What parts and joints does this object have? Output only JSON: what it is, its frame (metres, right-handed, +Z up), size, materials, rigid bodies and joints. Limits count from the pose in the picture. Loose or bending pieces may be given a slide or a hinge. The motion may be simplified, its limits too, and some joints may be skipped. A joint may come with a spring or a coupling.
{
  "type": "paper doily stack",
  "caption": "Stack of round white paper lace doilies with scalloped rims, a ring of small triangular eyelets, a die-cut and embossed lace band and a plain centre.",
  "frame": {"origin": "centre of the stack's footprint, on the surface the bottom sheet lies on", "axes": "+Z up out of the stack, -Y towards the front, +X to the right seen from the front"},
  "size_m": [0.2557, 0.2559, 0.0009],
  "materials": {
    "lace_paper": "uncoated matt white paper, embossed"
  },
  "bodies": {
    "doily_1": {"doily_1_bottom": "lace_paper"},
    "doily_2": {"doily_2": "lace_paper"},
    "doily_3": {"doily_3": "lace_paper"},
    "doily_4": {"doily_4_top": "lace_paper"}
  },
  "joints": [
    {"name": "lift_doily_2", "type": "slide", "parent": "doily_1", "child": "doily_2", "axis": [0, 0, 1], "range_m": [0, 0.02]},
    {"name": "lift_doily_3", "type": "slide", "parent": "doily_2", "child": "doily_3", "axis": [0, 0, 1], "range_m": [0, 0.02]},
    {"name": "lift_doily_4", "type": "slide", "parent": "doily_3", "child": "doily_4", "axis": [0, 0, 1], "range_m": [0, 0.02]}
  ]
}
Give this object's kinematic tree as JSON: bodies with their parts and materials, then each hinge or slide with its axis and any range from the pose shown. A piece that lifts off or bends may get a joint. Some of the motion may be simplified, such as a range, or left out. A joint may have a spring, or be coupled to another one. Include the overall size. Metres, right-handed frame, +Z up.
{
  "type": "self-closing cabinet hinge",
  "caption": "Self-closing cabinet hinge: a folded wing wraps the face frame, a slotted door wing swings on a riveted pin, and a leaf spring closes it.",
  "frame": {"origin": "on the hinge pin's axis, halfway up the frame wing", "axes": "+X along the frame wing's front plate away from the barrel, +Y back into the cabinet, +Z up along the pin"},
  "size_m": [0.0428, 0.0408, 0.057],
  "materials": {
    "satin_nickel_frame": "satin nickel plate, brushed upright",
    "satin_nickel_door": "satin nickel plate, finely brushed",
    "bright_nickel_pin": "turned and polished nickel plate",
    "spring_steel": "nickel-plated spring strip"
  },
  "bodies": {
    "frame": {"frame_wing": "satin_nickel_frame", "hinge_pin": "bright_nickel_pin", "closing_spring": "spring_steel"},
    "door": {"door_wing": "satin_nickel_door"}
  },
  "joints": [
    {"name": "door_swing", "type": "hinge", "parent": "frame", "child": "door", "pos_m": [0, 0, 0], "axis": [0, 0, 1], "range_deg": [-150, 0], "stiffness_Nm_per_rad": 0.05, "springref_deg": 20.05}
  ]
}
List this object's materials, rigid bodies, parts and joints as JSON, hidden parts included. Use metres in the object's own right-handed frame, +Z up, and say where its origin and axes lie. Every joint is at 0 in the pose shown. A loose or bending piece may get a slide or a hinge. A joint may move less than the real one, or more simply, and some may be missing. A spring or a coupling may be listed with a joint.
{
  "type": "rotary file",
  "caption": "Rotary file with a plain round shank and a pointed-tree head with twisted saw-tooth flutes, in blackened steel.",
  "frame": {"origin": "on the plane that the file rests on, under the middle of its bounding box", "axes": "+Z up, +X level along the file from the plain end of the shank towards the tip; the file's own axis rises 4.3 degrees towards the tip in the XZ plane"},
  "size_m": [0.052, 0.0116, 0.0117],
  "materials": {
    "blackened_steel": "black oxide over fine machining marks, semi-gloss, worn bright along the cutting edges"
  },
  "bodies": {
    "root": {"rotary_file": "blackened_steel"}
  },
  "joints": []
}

+ + + +

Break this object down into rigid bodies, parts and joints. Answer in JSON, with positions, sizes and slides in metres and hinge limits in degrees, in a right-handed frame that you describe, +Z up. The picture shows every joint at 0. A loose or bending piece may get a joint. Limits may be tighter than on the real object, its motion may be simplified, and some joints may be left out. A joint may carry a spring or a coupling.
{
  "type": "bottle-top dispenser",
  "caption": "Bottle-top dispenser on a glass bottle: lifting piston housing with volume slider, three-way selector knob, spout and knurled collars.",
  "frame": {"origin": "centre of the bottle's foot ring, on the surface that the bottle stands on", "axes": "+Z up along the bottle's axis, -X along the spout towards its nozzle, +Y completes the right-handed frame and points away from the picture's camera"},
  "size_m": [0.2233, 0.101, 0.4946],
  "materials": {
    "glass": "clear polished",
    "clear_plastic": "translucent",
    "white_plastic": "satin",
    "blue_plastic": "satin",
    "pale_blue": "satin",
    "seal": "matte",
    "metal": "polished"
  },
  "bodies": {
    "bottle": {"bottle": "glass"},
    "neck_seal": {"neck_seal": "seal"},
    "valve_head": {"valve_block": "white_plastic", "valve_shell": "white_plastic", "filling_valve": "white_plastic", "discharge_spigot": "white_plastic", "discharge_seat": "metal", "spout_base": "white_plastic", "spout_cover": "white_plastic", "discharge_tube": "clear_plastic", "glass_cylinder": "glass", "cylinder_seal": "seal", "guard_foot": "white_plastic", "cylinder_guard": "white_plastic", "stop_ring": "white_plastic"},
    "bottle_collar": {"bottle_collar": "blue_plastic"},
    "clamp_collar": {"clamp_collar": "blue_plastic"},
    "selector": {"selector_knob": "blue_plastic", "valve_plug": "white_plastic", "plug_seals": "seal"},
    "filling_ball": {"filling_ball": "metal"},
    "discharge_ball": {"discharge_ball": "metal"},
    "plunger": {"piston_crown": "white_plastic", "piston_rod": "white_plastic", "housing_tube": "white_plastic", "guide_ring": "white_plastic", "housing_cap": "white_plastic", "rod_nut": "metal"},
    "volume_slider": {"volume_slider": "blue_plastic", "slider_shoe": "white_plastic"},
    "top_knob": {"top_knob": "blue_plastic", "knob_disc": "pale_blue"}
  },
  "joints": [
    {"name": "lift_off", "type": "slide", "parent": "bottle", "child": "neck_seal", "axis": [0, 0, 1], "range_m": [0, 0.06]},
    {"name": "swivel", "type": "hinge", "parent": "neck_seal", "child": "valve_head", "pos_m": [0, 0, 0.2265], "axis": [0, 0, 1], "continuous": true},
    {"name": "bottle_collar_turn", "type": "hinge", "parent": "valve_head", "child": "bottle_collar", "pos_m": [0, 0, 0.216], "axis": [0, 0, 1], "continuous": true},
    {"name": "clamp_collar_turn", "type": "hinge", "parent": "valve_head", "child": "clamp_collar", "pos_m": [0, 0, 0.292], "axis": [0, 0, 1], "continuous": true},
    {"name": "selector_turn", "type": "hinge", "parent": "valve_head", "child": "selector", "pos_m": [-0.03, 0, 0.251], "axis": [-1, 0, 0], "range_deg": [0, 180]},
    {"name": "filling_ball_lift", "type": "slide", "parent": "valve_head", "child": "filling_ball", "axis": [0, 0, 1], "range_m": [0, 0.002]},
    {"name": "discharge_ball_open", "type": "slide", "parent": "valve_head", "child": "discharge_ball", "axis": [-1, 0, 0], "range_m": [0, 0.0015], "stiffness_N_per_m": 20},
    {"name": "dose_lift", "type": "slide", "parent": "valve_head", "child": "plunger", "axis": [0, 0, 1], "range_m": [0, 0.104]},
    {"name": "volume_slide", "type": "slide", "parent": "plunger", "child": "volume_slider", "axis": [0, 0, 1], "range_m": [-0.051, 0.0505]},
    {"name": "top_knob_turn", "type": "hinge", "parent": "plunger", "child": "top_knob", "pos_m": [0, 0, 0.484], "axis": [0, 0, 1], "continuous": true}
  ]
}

+ + + +

> Problem requirements: Copy out every line where the word "handed" occurs.

> Exercise solution:
What parts and joints does this object have? Output only JSON: what it is, its frame (metres, right-handed, +Z up), size, materials, rigid bodies and joints. Limits count from the pose in the picture. Loose or bending pieces may be given a slide or a hinge. The motion may be simplified, its limits too, and some joints may be skipped. A joint may come with a spring or a coupling.
Give this object's kinematic tree as JSON: bodies with their parts and materials, then each hinge or slide with its axis and any range from the pose shown. A piece that lifts off or bends may get a joint. Some of the motion may be simplified, such as a range, or left out. A joint may have a spring, or be coupled to another one. Include the overall size. Metres, right-handed frame, +Z up.
List this object's materials, rigid bodies, parts and joints as JSON, hidden parts included. Use metres in the object's own right-handed frame, +Z up, and say where its origin and axes lie. Every joint is at 0 in the pose shown. A loose or bending piece may get a slide or a hinge. A joint may move less than the real one, or more simply, and some may be missing. A spring or a coupling may be listed with a joint.
Break this object down into rigid bodies, parts and joints. Answer in JSON, with positions, sizes and slides in metres and hinge limits in degrees, in a right-handed frame that you describe, +Z up. The picture shows every joint at 0. A loose or bending piece may get a joint. Limits may be tighter than on the real object, its motion may be simplified, and some joints may be left out. A joint may carry a spring or a coupling.
  "frame": {"origin": "centre of the bottle's foot ring, on the surface that the bottle stands on", "axes": "+Z up along the bottle's axis, -X along the spout towards its nozzle, +Y completes the right-handed frame and points away from the picture's camera"},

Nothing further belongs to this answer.